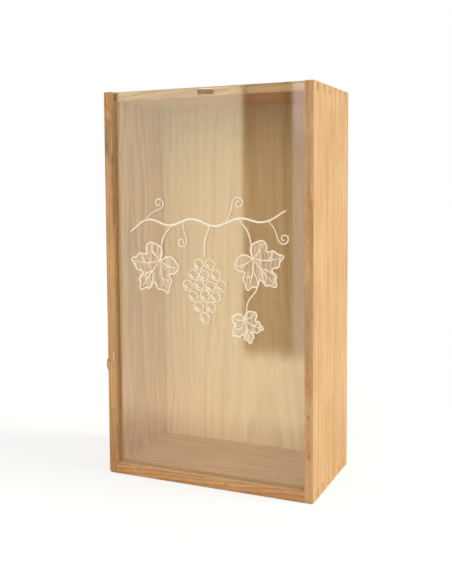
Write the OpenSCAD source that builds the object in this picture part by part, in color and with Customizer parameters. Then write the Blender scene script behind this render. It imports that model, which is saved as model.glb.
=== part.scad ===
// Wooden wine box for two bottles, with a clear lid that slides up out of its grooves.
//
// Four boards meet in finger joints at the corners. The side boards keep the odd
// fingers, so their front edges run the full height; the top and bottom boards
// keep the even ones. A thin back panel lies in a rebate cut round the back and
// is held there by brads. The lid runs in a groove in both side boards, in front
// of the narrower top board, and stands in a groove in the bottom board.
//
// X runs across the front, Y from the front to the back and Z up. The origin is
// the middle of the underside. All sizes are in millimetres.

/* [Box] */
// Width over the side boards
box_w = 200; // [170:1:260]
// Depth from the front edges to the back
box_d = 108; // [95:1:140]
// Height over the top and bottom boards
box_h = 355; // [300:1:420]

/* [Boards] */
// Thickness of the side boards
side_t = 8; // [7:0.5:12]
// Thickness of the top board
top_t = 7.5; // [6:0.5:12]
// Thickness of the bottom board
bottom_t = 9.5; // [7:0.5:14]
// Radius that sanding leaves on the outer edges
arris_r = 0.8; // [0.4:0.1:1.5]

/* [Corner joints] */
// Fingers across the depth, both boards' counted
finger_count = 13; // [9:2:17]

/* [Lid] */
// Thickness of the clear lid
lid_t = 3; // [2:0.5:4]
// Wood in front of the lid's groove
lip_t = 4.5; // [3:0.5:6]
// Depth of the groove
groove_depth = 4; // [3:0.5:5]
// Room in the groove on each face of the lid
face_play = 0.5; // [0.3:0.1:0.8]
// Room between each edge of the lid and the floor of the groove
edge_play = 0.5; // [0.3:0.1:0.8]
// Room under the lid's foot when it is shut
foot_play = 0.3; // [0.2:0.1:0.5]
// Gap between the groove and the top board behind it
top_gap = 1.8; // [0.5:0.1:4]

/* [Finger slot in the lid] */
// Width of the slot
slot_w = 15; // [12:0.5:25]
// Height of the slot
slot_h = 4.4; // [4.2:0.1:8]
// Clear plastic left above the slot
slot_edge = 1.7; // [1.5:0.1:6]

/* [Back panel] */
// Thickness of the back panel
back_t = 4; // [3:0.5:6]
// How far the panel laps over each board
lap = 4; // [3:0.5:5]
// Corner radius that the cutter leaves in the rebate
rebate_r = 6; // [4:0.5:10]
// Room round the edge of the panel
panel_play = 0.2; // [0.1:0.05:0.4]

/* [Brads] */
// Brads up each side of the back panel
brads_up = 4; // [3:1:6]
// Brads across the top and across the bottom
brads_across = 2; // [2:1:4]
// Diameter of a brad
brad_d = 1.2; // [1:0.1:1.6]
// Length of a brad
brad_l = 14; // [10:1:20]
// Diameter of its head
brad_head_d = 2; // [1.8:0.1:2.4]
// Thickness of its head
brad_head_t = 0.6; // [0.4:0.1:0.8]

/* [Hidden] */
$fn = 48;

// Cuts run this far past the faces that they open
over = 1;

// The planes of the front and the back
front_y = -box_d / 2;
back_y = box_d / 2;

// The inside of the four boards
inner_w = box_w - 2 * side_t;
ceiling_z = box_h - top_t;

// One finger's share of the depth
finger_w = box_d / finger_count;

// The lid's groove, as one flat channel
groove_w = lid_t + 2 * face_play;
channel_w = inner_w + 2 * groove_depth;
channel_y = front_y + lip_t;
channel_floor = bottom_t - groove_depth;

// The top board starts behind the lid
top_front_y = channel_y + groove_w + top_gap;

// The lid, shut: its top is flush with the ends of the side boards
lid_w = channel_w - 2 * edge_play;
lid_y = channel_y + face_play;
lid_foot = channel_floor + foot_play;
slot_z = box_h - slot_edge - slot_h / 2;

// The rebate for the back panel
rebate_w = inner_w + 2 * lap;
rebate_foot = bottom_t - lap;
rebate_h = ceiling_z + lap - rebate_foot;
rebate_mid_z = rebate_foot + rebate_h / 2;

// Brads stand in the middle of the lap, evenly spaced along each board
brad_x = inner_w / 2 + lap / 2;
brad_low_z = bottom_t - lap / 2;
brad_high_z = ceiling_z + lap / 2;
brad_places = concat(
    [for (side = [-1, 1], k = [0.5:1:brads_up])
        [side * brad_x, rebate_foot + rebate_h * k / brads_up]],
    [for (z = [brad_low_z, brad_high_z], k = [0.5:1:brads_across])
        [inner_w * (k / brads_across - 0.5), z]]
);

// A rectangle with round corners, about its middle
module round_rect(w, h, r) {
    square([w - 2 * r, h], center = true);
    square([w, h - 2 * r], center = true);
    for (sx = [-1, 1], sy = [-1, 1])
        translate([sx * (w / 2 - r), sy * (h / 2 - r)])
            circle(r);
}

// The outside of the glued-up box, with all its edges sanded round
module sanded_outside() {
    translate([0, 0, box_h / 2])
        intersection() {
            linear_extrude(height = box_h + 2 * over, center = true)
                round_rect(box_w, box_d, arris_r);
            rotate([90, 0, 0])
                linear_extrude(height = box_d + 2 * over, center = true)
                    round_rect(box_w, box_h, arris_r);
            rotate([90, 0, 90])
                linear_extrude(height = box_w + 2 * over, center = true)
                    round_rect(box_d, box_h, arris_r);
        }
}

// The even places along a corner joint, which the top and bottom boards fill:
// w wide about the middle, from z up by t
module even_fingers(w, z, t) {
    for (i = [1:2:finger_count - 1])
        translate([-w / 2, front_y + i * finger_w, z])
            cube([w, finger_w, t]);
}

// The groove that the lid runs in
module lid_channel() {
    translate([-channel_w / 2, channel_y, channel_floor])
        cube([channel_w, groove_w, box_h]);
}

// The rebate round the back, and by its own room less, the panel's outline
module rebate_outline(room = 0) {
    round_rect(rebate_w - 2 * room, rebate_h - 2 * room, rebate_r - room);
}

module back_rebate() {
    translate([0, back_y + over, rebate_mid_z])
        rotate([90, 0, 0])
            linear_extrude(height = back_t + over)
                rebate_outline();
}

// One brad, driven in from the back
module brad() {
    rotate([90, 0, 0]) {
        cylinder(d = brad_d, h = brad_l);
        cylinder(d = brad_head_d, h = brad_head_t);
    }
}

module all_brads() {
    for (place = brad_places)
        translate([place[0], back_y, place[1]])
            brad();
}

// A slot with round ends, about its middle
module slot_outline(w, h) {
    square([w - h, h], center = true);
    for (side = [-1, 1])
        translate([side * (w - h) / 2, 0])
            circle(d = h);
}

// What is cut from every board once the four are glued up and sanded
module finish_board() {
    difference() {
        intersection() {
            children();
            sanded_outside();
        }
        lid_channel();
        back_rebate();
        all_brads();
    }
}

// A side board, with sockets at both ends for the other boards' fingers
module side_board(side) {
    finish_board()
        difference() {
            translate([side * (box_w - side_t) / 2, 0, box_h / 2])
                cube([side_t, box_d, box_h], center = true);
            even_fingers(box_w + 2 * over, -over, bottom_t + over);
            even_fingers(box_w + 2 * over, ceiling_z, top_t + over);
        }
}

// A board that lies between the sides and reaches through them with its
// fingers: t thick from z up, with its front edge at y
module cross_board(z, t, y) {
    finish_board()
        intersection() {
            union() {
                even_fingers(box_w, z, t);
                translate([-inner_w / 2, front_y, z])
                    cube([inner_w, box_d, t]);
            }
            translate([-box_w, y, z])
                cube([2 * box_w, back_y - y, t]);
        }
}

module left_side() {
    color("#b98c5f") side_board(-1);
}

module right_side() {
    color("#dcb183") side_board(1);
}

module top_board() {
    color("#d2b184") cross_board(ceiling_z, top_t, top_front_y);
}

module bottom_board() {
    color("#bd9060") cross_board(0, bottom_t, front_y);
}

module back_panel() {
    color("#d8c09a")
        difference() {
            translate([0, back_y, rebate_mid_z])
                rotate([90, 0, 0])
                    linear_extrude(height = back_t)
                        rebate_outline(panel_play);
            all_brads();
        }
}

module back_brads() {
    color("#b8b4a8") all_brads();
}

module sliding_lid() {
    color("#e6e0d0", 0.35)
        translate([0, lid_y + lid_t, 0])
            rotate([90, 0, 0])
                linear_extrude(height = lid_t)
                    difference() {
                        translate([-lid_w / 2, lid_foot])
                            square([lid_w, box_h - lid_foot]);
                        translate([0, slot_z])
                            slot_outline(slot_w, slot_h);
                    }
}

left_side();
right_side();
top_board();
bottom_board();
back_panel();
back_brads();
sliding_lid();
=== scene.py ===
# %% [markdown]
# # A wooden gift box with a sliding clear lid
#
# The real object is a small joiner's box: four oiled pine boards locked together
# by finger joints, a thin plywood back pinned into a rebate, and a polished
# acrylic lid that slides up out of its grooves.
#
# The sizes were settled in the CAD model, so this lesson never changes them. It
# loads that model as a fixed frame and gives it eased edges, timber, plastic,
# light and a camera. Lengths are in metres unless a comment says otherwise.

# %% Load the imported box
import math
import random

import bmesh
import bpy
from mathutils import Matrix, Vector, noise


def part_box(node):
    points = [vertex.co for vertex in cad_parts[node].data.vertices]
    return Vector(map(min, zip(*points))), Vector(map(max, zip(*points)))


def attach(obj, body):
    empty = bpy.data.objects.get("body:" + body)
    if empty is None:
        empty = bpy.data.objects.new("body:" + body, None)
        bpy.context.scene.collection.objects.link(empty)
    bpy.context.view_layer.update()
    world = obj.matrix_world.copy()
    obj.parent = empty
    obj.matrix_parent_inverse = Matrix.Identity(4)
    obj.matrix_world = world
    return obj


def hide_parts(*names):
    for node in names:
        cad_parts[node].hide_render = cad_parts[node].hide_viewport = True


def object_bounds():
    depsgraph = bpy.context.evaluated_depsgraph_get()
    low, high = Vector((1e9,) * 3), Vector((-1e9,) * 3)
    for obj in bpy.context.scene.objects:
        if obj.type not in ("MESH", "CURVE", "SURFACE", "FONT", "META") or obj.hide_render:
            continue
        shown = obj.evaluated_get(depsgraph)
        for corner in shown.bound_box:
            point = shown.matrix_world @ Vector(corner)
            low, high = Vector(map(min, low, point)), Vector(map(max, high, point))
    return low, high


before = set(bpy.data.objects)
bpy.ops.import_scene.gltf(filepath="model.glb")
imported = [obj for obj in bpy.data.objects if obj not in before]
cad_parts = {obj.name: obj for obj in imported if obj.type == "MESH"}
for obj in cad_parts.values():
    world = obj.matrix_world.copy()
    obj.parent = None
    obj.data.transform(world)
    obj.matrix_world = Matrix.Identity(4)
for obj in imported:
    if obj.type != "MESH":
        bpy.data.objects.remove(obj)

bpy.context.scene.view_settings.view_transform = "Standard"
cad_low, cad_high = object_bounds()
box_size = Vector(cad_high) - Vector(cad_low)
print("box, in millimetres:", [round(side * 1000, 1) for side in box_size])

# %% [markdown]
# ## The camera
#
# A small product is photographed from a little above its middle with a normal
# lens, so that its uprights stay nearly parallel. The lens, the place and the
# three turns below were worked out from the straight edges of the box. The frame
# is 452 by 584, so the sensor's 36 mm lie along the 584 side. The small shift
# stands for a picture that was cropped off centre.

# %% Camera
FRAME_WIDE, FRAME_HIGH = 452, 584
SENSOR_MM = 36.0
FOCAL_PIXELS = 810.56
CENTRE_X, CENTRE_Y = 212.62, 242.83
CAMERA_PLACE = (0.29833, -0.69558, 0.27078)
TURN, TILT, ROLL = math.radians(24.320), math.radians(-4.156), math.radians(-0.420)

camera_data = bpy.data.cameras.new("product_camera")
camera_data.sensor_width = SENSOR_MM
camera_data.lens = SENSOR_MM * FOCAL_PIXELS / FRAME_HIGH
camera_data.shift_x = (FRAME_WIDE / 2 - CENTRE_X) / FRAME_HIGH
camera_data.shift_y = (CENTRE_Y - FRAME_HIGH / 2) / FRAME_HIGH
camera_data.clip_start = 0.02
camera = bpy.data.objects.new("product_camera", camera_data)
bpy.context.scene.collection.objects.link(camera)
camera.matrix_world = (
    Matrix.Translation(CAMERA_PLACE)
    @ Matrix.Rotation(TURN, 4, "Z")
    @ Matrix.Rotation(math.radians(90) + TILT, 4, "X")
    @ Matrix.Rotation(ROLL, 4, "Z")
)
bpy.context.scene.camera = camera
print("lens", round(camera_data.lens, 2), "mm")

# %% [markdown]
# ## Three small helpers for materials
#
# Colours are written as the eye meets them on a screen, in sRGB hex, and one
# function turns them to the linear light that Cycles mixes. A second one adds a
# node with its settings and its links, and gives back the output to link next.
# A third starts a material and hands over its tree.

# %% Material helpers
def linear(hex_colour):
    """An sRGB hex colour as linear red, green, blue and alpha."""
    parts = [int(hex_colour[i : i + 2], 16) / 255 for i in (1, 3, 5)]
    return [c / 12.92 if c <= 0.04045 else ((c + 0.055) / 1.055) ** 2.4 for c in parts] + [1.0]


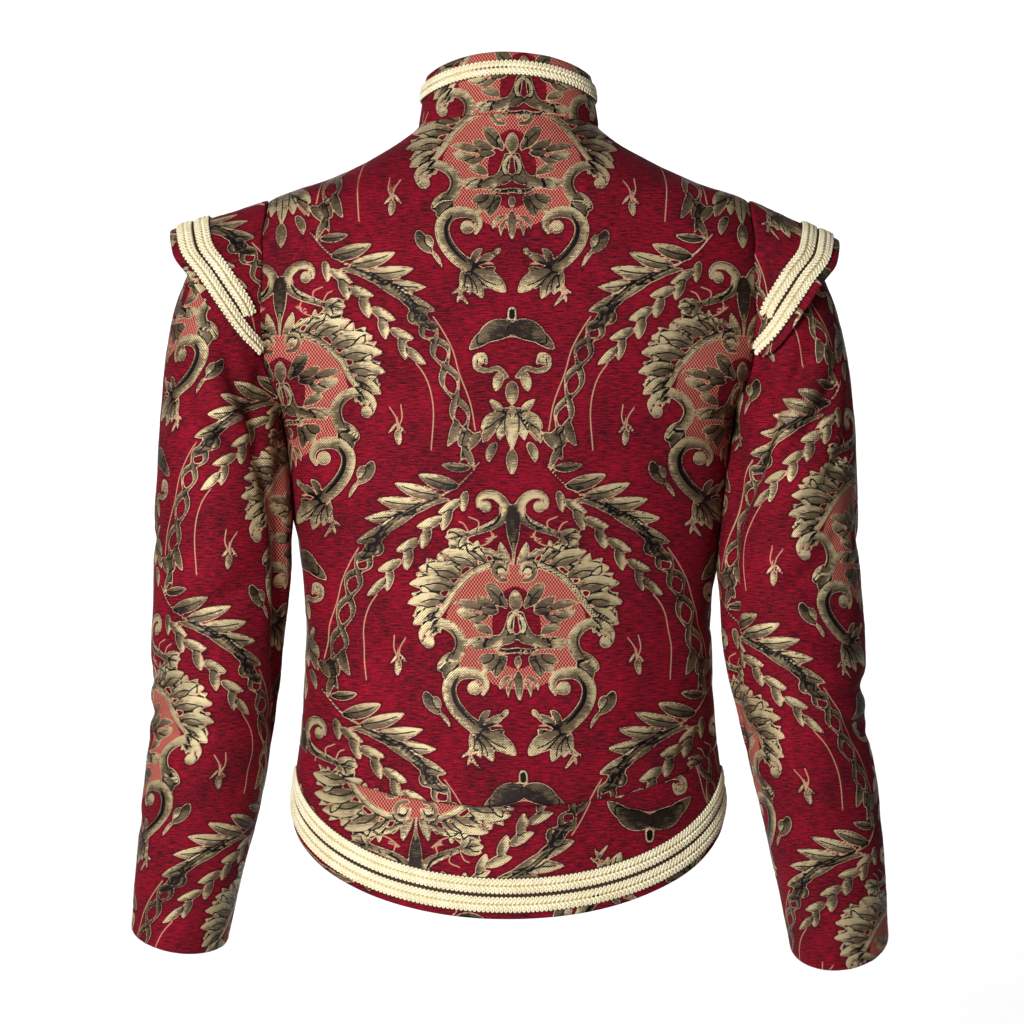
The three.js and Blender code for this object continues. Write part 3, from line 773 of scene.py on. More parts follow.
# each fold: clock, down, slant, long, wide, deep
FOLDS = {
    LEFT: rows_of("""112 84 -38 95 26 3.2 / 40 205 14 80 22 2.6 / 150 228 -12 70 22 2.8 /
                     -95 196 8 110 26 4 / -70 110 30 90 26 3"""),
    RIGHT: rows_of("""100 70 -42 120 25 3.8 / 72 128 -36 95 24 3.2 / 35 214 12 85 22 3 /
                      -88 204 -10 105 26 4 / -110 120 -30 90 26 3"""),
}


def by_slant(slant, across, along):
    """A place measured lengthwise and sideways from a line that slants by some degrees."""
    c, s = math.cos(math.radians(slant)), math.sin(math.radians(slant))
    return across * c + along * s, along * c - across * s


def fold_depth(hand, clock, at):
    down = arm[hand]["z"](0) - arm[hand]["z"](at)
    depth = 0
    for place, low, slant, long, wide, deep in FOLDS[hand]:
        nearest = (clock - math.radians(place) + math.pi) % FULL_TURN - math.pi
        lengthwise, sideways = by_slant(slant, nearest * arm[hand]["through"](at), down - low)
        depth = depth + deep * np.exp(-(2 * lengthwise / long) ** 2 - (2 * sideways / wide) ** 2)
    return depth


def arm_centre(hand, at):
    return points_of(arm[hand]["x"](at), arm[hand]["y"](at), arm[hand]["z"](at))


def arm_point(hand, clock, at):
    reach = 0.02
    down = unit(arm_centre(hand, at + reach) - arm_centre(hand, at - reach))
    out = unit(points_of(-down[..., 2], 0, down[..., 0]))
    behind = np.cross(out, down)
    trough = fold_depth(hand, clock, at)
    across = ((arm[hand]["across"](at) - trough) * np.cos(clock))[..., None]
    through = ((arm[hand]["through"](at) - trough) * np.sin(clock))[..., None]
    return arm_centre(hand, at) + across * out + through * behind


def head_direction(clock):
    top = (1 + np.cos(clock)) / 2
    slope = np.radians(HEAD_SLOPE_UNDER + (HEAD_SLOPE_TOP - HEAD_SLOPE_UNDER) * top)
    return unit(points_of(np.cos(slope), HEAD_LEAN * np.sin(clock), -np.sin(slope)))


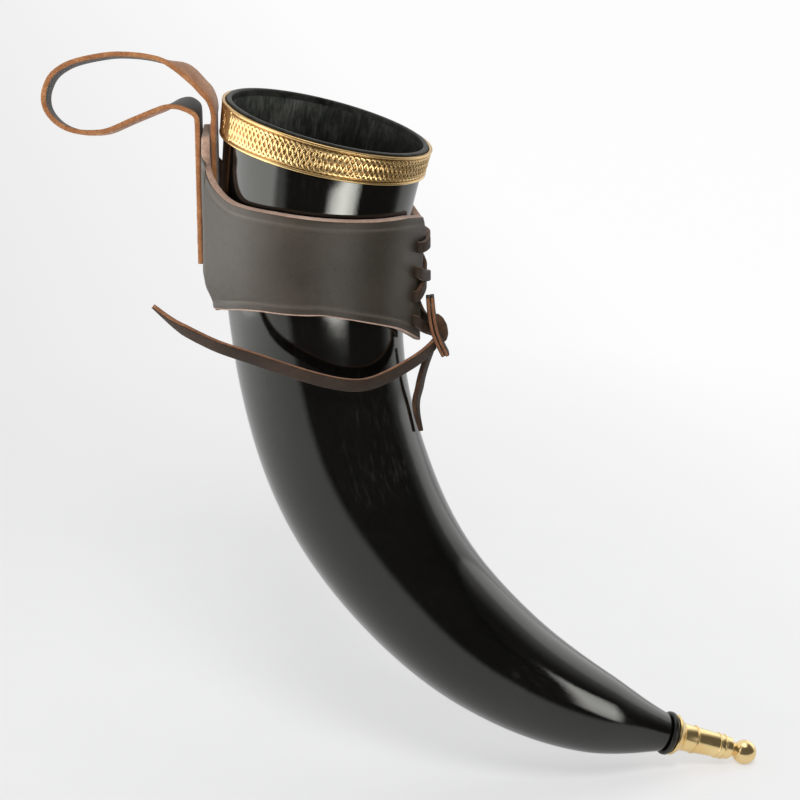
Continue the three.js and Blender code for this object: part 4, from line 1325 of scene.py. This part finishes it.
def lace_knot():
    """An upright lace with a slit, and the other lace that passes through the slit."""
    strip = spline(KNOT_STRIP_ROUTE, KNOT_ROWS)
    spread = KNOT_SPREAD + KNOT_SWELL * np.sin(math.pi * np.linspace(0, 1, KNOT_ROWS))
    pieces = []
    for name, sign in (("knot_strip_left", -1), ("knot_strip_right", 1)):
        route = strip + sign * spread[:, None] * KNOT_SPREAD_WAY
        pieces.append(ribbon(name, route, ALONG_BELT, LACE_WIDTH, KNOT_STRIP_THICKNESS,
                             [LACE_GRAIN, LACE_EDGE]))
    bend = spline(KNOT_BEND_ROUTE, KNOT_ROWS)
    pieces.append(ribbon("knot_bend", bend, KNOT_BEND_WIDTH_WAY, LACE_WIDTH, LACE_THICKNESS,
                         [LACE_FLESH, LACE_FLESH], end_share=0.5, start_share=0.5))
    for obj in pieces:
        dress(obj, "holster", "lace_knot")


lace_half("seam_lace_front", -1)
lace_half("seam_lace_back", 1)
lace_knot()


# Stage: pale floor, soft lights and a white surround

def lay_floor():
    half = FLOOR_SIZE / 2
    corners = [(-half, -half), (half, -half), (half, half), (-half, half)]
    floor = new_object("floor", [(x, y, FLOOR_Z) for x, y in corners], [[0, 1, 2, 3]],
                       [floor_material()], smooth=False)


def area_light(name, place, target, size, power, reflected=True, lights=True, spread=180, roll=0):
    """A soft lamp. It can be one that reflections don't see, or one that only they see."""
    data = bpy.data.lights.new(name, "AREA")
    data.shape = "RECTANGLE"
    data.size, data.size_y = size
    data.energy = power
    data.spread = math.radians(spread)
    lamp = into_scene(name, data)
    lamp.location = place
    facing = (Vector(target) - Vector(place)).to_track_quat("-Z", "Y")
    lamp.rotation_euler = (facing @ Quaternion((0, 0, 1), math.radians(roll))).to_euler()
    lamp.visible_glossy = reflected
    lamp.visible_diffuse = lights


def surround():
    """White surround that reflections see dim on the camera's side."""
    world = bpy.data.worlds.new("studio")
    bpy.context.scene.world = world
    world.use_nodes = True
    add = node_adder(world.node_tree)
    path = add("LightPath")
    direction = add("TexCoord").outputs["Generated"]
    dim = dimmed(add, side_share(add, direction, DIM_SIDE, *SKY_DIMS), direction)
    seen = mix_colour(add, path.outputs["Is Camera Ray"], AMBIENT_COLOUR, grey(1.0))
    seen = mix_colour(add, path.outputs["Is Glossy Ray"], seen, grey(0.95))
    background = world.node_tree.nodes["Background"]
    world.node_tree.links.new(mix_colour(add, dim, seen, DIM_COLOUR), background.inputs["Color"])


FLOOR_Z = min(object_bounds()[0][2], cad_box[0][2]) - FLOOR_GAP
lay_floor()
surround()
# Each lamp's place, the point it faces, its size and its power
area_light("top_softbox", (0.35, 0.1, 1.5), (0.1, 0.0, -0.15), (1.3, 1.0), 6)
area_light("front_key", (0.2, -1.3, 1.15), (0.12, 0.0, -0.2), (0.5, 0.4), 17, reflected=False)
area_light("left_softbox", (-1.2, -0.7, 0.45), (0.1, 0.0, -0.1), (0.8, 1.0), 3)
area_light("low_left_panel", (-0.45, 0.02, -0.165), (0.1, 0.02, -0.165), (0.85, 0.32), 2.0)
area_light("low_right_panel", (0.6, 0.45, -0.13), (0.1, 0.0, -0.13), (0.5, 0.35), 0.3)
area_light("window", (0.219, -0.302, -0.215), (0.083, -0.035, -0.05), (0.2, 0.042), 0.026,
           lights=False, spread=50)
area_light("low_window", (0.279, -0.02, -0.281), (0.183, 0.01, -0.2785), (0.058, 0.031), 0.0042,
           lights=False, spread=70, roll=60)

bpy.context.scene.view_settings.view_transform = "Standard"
* * *
• _Exercise aim_: In the records above, how many lines include the string "objects"? Answer with only the number.

• _Result of this task_: 9